#### [Goal of the exercise]
Can you return the records below exactly as they stand, but only from the first line through the one with "return self.step(away, half_width"?

╭─ Supplied material

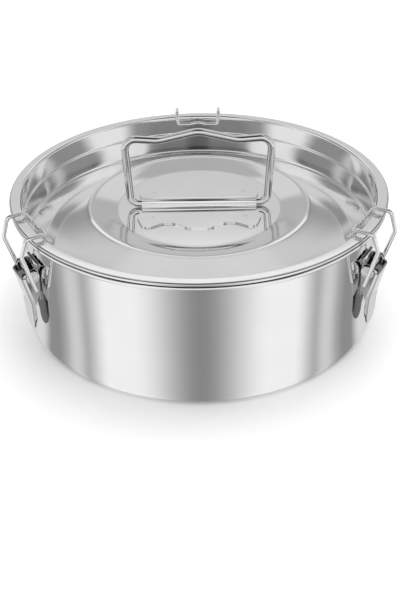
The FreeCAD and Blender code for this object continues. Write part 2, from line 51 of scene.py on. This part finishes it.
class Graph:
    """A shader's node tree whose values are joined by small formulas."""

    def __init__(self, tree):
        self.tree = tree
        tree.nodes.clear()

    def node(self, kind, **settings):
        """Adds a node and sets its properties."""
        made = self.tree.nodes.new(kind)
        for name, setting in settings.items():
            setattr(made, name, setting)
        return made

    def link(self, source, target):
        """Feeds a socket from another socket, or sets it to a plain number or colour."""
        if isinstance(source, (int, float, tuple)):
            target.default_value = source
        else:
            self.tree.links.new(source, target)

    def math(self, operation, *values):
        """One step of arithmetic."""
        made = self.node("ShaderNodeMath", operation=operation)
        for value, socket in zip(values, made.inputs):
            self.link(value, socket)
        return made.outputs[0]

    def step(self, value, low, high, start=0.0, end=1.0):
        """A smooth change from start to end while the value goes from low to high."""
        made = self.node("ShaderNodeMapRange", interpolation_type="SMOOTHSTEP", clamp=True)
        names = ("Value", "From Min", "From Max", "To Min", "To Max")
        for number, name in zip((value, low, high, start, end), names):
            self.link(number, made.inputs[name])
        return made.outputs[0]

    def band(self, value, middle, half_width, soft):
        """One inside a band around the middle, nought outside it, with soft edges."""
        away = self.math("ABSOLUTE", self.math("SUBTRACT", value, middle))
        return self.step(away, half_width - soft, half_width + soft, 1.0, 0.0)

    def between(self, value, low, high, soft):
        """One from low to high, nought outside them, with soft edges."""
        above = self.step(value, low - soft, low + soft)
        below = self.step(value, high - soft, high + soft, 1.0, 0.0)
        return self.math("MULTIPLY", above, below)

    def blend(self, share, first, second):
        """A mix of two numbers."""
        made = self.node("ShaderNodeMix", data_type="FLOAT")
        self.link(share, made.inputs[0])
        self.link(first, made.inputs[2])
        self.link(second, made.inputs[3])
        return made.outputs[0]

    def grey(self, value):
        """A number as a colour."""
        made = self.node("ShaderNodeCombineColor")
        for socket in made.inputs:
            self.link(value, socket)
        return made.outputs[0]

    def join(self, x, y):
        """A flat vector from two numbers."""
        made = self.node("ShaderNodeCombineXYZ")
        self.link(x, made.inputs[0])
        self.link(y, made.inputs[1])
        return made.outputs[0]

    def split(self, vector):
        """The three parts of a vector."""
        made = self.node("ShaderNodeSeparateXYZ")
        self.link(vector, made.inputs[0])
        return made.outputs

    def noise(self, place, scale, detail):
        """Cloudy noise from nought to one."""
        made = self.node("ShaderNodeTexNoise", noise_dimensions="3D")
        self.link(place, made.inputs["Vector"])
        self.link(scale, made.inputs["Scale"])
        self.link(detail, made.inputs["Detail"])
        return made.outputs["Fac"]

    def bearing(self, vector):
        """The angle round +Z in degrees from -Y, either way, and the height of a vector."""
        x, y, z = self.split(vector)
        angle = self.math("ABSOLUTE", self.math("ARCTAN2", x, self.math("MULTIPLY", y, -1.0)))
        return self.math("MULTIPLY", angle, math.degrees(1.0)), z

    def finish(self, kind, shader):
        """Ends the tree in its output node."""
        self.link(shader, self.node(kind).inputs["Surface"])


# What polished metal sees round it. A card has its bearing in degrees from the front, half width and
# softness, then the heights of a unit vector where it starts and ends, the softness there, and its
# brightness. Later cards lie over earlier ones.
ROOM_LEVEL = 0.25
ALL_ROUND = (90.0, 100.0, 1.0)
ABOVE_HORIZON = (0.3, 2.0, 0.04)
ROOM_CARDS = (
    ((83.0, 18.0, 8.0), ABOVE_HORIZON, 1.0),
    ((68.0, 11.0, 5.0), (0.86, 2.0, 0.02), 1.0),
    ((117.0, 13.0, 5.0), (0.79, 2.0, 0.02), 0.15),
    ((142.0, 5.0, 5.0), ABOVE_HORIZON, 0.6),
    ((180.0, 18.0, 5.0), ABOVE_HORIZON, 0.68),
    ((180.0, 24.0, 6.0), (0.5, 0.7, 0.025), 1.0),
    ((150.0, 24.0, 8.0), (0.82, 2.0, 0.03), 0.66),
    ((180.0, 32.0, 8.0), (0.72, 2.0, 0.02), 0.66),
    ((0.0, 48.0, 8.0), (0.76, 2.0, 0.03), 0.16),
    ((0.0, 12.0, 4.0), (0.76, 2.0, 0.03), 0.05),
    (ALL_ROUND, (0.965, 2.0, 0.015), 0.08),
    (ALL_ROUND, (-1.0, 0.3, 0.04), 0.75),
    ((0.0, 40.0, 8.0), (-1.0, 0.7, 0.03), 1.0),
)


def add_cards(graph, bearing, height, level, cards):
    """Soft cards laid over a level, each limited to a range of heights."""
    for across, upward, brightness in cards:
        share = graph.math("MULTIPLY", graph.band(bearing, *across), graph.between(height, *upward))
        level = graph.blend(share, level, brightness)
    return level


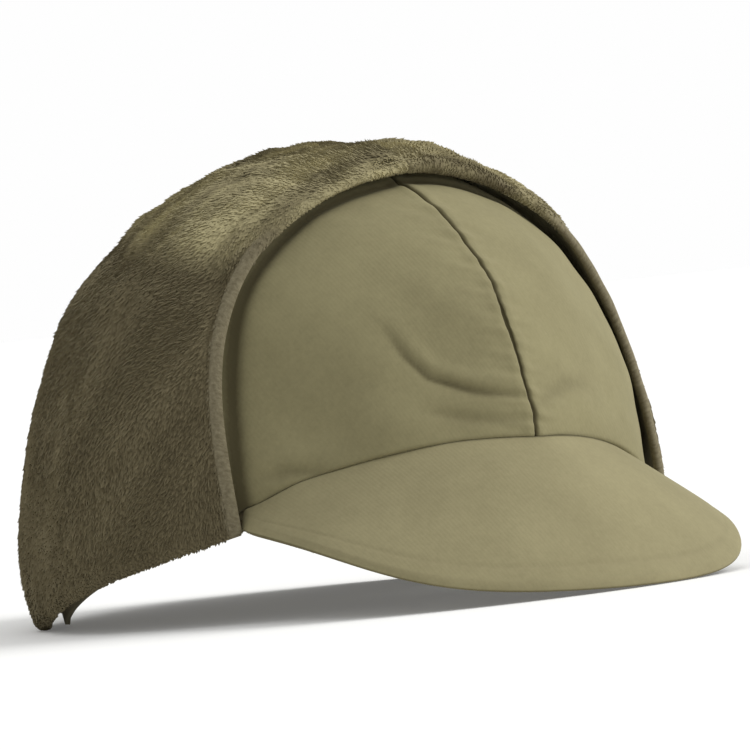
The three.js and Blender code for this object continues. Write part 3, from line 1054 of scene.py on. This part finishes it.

╰─

#### [Written reply]
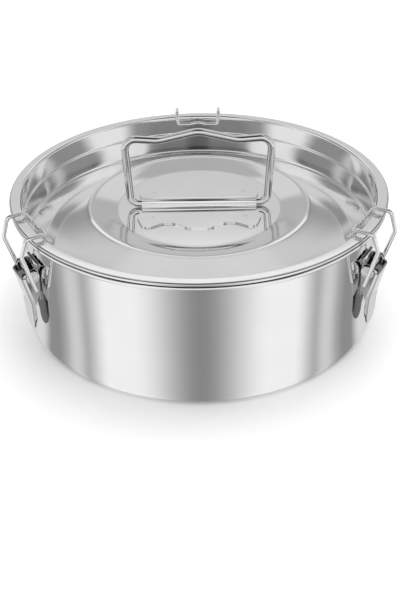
The FreeCAD and Blender code for this object continues. Write part 2, from line 51 of scene.py on. This part finishes it.
class Graph:
    """A shader's node tree whose values are joined by small formulas."""

    def __init__(self, tree):
        self.tree = tree
        tree.nodes.clear()

    def node(self, kind, **settings):
        """Adds a node and sets its properties."""
        made = self.tree.nodes.new(kind)
        for name, setting in settings.items():
            setattr(made, name, setting)
        return made

    def link(self, source, target):
        """Feeds a socket from another socket, or sets it to a plain number or colour."""
        if isinstance(source, (int, float, tuple)):
            target.default_value = source
        else:
            self.tree.links.new(source, target)

    def math(self, operation, *values):
        """One step of arithmetic."""
        made = self.node("ShaderNodeMath", operation=operation)
        for value, socket in zip(values, made.inputs):
            self.link(value, socket)
        return made.outputs[0]

    def step(self, value, low, high, start=0.0, end=1.0):
        """A smooth change from start to end while the value goes from low to high."""
        made = self.node("ShaderNodeMapRange", interpolation_type="SMOOTHSTEP", clamp=True)
        names = ("Value", "From Min", "From Max", "To Min", "To Max")
        for number, name in zip((value, low, high, start, end), names):
            self.link(number, made.inputs[name])
        return made.outputs[0]

    def band(self, value, middle, half_width, soft):
        """One inside a band around the middle, nought outside it, with soft edges."""
        away = self.math("ABSOLUTE", self.math("SUBTRACT", value, middle))
        return self.step(away, half_width - soft, half_width + soft, 1.0, 0.0)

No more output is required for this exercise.